Anyone can make a cart go faster. The skill is making it stop, grip and stay cool at the new speed, and knowing the legal line you should not cross. Build the whole system or leave it stock.
So how should you approach it?
Decide your real goal, more acceleration, higher top speed or better hills, because they pull in different directions. Start with the controller and gearing for value, add a motor or voltage upgrade if you need more, and upgrade brakes, tires and cooling to match every time. Confirm warranty and local legality before you commit. If you want a build that is genuinely faster and genuinely safe, tell us your goal and we will spec it properly with honest numbers.
Spec a safe performance build
Tell us your speed goal and use, and we will design a matched, safe build with an honest price.
Frequently asked questions
What is the cheapest way to make a golf cart faster?+
Usually a controller upgrade or a programmable controller that raises the factory limit, often paired with a gear change. These give strong speed-per-dollar without a full motor swap, but must be matched to the motor and pack.
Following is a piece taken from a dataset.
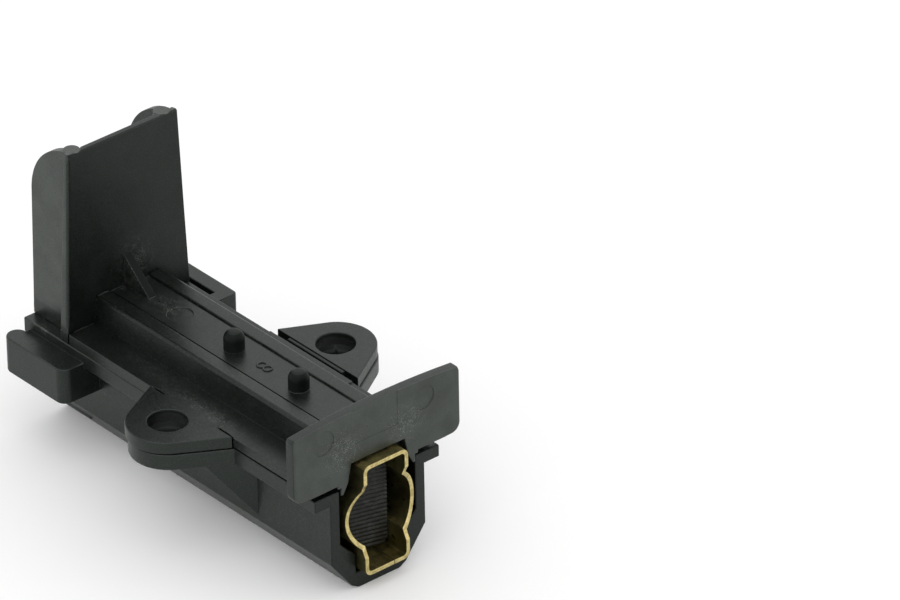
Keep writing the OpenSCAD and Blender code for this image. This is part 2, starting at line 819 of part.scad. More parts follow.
// Point lists of a round section swept along a path
function ring(p, t, r, n) =
    let (up = abs(t[0]) > 0.9 ? [0, 0, 1] : [1, 0, 0],
         u = cross(t, up) / norm(cross(t, up)), v = cross(t, u))
    [for (k = [0 : n - 1]) p + r * (cos(360 * k / n) * u + sin(360 * k / n) * v)];

function tangent(path, i) =
    let (a = path[max(i - 1, 0)], b = path[min(i + 1, len(path) - 1)])
    (b - a) / norm(b - a);

// Section frames that follow a helix round the X axis: one axis always points outwards
function coil_ring(p, t, r, n) =
    let (out = [0, p[1], p[2] - axis_z] / max(norm([0, p[1], p[2] - axis_z]), 0.001),
         v = cross(t, out) / norm(cross(t, out)), u = cross(v, t))
    [for (k = [0 : n - 1]) p + r * (cos(360 * k / n) * u + sin(360 * k / n) * v)];

module swept(rings, n) {
    count = len(rings);
    points = [for (loop = rings, p = loop) p];
    sides = [for (i = [0 : count - 2], k = [0 : n - 1])
        [i * n + k, i * n + (k + 1) % n, (i + 1) * n + (k + 1) % n, (i + 1) * n + k]];
    start = [[for (k = [n - 1 : -1 : 0]) k]];
    finish = [[for (k = [0 : n - 1]) (count - 1) * n + k]];
    polyhedron(points = points, faces = concat(start, sides, finish), convexity = 10);
}

// Pressure spring: the end turns lie closed, the turns between them open evenly
function spring_rise(s) =
    let (closed = spring_wire_d / (spring_len - spring_wire_d), edge = 1 / spring_turns)
    s < edge ? closed * s / edge
    : s > 1 - edge ? 1 - closed * (1 - s) / edge
    : closed + (1 - 2 * closed) * (s - edge) / (1 - 2 * edge);

module pressure_spring() {
    steps = ceil(spring_turns * 20);
    r = (spring_d - spring_wire_d) / 2;
    run = spring_len - spring_wire_d - 0.04;
    path = [for (i = [0 : steps]) let (a = 360 * spring_turns * i / steps)
        [plate_front_x + 0.02 + spring_wire_d / 2 + run * spring_rise(i / steps),
         r * cos(a), axis_z + r * sin(a)]];
    color([0.7, 0.7, 0.72])
        swept([for (i = [0 : steps]) coil_ring(path[i], tangent(path, i), spring_wire_d / 2, 8)], 8);
}

// Braided lead: out of the terminal, once loosely round inside the spring, into the brush
module shunt_lead() {
    x0 = barrel_rear_x;
    x1 = brush_rear_x + pocket_depth - 0.1;
    calm0 = (plate_front_x - x0 + 0.4) / (x1 - x0);
    calm1 = (x1 - brush_rear_x + 0.4) / (x1 - x0);
    steps = 56;
    path = [for (i = [0 : steps])
        let (s = i / steps, m = min(max((s - calm0) / (1 - calm0 - calm1), 0), 1),
             swell = lead_coil_r * pow(sin(180 * m), 0.8), a = 360 * lead_turns * m)
        [x0 + (x1 - x0) * s, swell * cos(a), axis_z + swell * sin(a)]];
    color([0.72, 0.45, 0.28])
        swept([for (i = [0 : steps]) ring(path[i], tangent(path, i), lead_d / 2, 8)], 8);
}

// Tab terminal

// Quarter bend of the strip, drawn in X and Z about its centre
module bend(cx, cz, qx, qz) {
    translate([cx, cz])
        intersection() {
            difference() {
                circle(r = bend_r + strip_t, $fn = 48);
                circle(r = bend_r, $fn = 48);
            }
            translate([qx > 0 ? 0 : -bend_r - strip_t, qz > 0 ? 0 : -bend_r - strip_t])
                square(bend_r + strip_t);
        }
}

// Strip seen from the side, from the run under the bay floor up to the blade
module blade_section() {
    low_z = strip_top_z - strip_t;
    bend(plate_rear_x - bend_r, strip_top_z - strip_t - bend_r, 1, 1);
    translate([blade_front_x + bend_r, low_z])
        square([plate_rear_x - blade_front_x - 2 * bend_r, strip_t]);
    bend(blade_front_x + bend_r, strip_top_z + bend_r, -1, -1);
    translate([blade_rear_x, strip_top_z + bend_r - eps])
        square([strip_t, bay_floor_z + blade_l - strip_top_z - bend_r + eps]);
}

module tab_terminal() {
    tip_z = bay_floor_z + blade_l;
    tip_cut = blade_w * 0.16;
    plate_top_z = strip_top_z - strip_t - bend_r;
    color(brass_colour)
        difference() {
            union() {
                across_y(-blade_w / 2, blade_w / 2)
                    blade_section();
                block([plate_rear_x, -plate_w / 2, part_z - plate_drop],
                      [plate_front_x, plate_w / 2, plate_top_z + eps]);
                translate([barrel_rear_x, 0, axis_z])
                    rotate([0, 90, 0])
                        cylinder(d = barrel_in_d + 2 * barrel_t, h = barrel_l + eps, $fn = 48);
            }
            translate([barrel_rear_x - eps, 0, axis_z])
                rotate([0, 90, 0])
                    cylinder(d = barrel_in_d, h = barrel_l + strip_t + 3 * eps, $fn = 48);
            translate([blade_rear_x - eps, 0, bay_floor_z + blade_l * 0.55])
                rotate([0, 90, 0])
                    cylinder(d = blade_hole_d, h = strip_t + 2 * eps, $fn = 32);
            for (side = [-1, 1])
                on_side(side)
                    across_tip(tip_z, tip_cut);
        }
}

// Slanting corner cut of the blade's tip
module across_tip(tip_z, cut) {
    along_x(blade_rear_x - eps, blade_front_x + eps)
        polygon([[blade_w / 2 - cut, tip_z + eps], [blade_w / 2 + eps, tip_z + eps],
                 [blade_w / 2 + eps, tip_z - 1.6 * cut]]);
}

base_moulding();
cover_moulding();
guide_tube();
carbon_brush();
pressure_spring();
shunt_lead();
tab_terminal();
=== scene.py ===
"""Looks of a motor brush holder: moulded housing, brass guide tube, carbon brush and terminal."""

import json
import math
from functools import reduce

import bmesh
import bpy
from mathutils import Matrix, Vector, geometry, kdtree


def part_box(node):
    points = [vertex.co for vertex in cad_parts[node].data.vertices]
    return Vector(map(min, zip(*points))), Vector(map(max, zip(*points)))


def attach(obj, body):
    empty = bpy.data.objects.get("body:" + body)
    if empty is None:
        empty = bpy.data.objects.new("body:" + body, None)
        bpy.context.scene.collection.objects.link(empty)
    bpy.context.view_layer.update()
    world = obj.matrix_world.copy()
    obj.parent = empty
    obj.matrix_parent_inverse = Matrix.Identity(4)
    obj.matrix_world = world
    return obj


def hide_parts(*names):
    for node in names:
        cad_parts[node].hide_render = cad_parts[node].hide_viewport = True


bl_info = {
    "name": "Brush Holder Looks",
    "version": (1, 0, 0),
    "blender": (4, 5, 0),
    "location": "View3D > Sidebar > Brush Holder",
    "description": "Dresses the packed brush holder with rounded edges, finishes, light and a camera",
    "category": "Object",
}

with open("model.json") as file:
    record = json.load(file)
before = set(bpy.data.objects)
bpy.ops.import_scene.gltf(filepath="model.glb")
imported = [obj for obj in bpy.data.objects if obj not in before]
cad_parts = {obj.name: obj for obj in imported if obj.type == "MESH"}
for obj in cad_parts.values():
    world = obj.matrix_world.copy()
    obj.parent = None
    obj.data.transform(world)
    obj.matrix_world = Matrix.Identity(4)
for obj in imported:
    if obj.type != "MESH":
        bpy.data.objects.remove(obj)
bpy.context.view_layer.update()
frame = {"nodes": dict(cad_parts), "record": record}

MM = 0.001

# How near a point has to be to count as on a face of the solids
CLOSE = 0.05 * MM
TOUCHING = 0.01 * MM

# Heights of the holder, from its foot to the top of the shield
FOOT_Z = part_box("base_moulding")[0].z
TUBE_Z = (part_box("guide_tube")[0].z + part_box("guide_tube")[1].z) / 2
PARTING_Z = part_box("base_moulding")[1].z
SHELF_Z = PARTING_Z + 1.3 * MM
EAR_TOP_Z = PARTING_Z + 1.45 * MM
ROOF_Z = PARTING_Z + 4.3 * MM
GUSSET_TOP_Z = ROOF_Z + 3.8 * MM
FLANGE_SHOULDER_Z = PARTING_Z + 8.2 * MM
SHIELD_TOP_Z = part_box("cover_moulding")[1].z

# Places along the holder, from the shield to the flange
SHIELD_X = -20.7 * MM
SHIELD_FOOT_X = SHIELD_X + 0.2 * MM
GUSSET_END_X = SHIELD_X + 4.2 * MM
LUG_SLOT_FRONT_X = -18 * MM
EAR_ROOTS_X = (-6.6 * MM, 7.1 * MM)
PEGS_X = (-2.85 * MM, 7.85 * MM)
FLANGE_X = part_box("cover_moulding")[1].x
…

Will making my cart faster void the warranty?+
Often, yes. Changing the voltage, controller or motor commonly voids the manufacturer warranty. Confirm the exact position with the maker before you modify anything.
Do I need better brakes if I add speed?+
Yes, always. Stock brakes are sized for stock speed. A faster cart must have upgraded brakes and suitable tires to stop the extra energy safely; this is not optional.
Do bigger tires make a golf cart faster?+
Taller tires raise top speed because they roll farther per turn, but they reduce low-end torque, make hills harder and throw off the speedometer. They are a trade-off, not free speed.
Is it legal to make a street-legal cart faster?+
A registered low-speed vehicle is capped by law, often around 25 mph. Exceeding that can make it illegal for the road and affect insurance. Check your local rules before exceeding the cap.